## Exercise
Please quote the material exactly, every line of it.

○ ○ ○ ○ ○ ○ ○

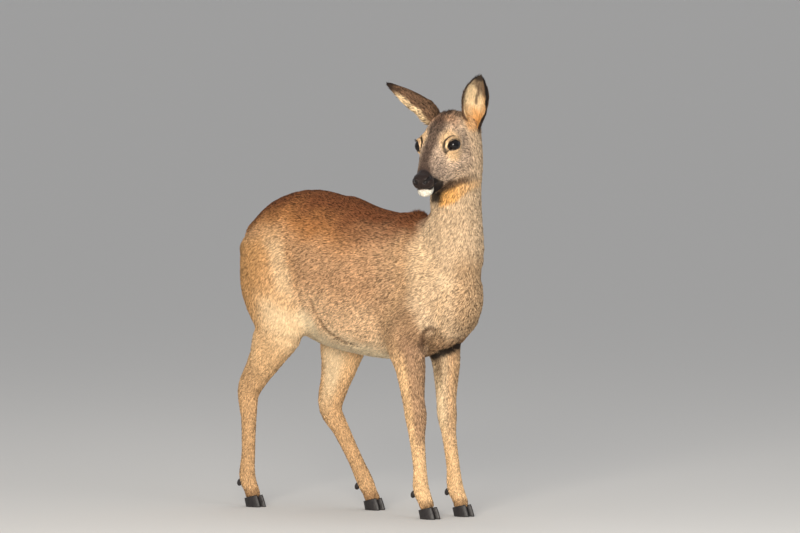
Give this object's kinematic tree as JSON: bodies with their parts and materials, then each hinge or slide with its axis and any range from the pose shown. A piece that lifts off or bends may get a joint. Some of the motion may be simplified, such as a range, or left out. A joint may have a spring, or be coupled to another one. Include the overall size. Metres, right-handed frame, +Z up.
{
  "type": "roe deer",
  "caption": "Life-size roe deer doe in winter coat, standing still, neck upright, head turned to its right and a hind leg set forward.",
  "frame": {"origin": "on the ground, below the middle of the deer's box", "axes": "+X the way the body faces, +Y to the deer's left, +Z up"},
  "size_m": [0.7578, 0.3232, 1.0115],
  "materials": {
    "coat": "short dense agouti hair, red-brown on the back and cream below",
    "leg_coat": "very short tan hair, brown down the front of the forelegs",
    "ear": "short speckled hair, a black rim and a cream inside",
    "rump_white": "longer white hair",
    "horn": "satin dark horn",
    "nose_leather": "moist grained black skin",
    "eye": "wet, near-black brown, with a wide dark pupil"
  },
  "bodies": {
    "root": {"trunk": "coat", "neck": "coat", "tail": "rump_white", "head": "coat", "eye_left": "eye", "eye_right": "eye", "ear_left": "ear", "ear_right": "ear", "foreleg_right": "leg_coat", "hoof_foreleg_right_inner": "horn", "dewclaw_foreleg_right_inner": "horn", "hoof_foreleg_right_outer": "horn", "dewclaw_foreleg_right_outer": "horn", "foreleg_left": "leg_coat", "hoof_foreleg_left_inner": "horn", "dewclaw_foreleg_left_inner": "horn", "hoof_foreleg_left_outer": "horn", "dewclaw_foreleg_left_outer": "horn", "hindleg_right": "leg_coat", "hoof_hindleg_right_inner": "horn", "dewclaw_hindleg_right_inner": "horn", "hoof_hindleg_right_outer": "horn", "dewclaw_hindleg_right_outer": "horn", "hindleg_left": "leg_coat", "hoof_hindleg_left_inner": "horn", "dewclaw_hindleg_left_inner": "horn", "hoof_hindleg_left_outer": "horn", "dewclaw_hindleg_left_outer": "horn"}
  },
  "joints": []
}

○ ○ ○ ○ ○ ○ ○

## Task response
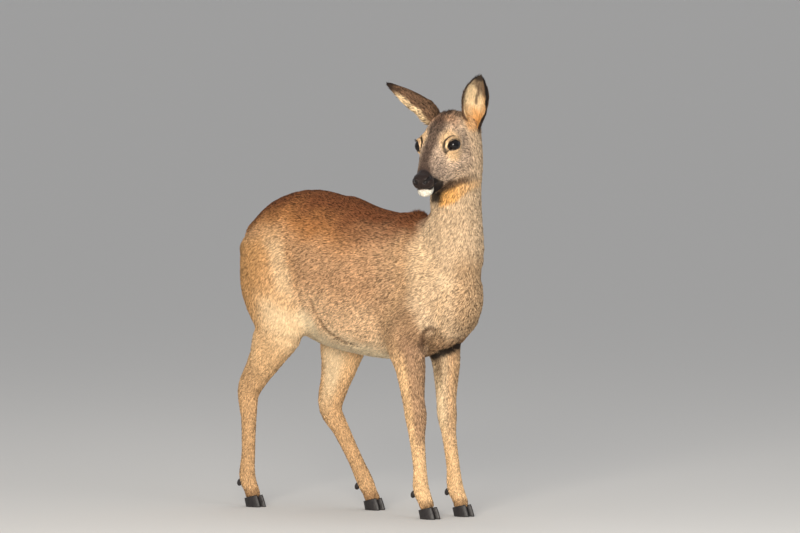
Give this object's kinematic tree as JSON: bodies with their parts and materials, then each hinge or slide with its axis and any range from the pose shown. A piece that lifts off or bends may get a joint. Some of the motion may be simplified, such as a range, or left out. A joint may have a spring, or be coupled to another one. Include the overall size. Metres, right-handed frame, +Z up.
{
  "type": "roe deer",
  "caption": "Life-size roe deer doe in winter coat, standing still, neck upright, head turned to its right and a hind leg set forward.",
  "frame": {"origin": "on the ground, below the middle of the deer's box", "axes": "+X the way the body faces, +Y to the deer's left, +Z up"},
  "size_m": [0.7578, 0.3232, 1.0115],
  "materials": {
    "coat": "short dense agouti hair, red-brown on the back and cream below",
    "leg_coat": "very short tan hair, brown down the front of the forelegs",
    "ear": "short speckled hair, a black rim and a cream inside",
    "rump_white": "longer white hair",
    "horn": "satin dark horn",
    "nose_leather": "moist grained black skin",
    "eye": "wet, near-black brown, with a wide dark pupil"
  },
  "bodies": {
    "root": {"trunk": "coat", "neck": "coat", "tail": "rump_white", "head": "coat", "eye_left": "eye", "eye_right": "eye", "ear_left": "ear", "ear_right": "ear", "foreleg_right": "leg_coat", "hoof_foreleg_right_inner": "horn", "dewclaw_foreleg_right_inner": "horn", "hoof_foreleg_right_outer": "horn", "dewclaw_foreleg_right_outer": "horn", "foreleg_left": "leg_coat", "hoof_foreleg_left_inner": "horn", "dewclaw_foreleg_left_inner": "horn", "hoof_foreleg_left_outer": "horn", "dewclaw_foreleg_left_outer": "horn", "hindleg_right": "leg_coat", "hoof_hindleg_right_inner": "horn", "dewclaw_hindleg_right_inner": "horn", "hoof_hindleg_right_outer": "horn", "dewclaw_hindleg_right_outer": "horn", "hindleg_left": "leg_coat", "hoof_hindleg_left_inner": "horn", "dewclaw_hindleg_left_inner": "horn", "hoof_hindleg_left_outer": "horn", "dewclaw_hindleg_left_outer": "horn"}
  },
  "joints": []
}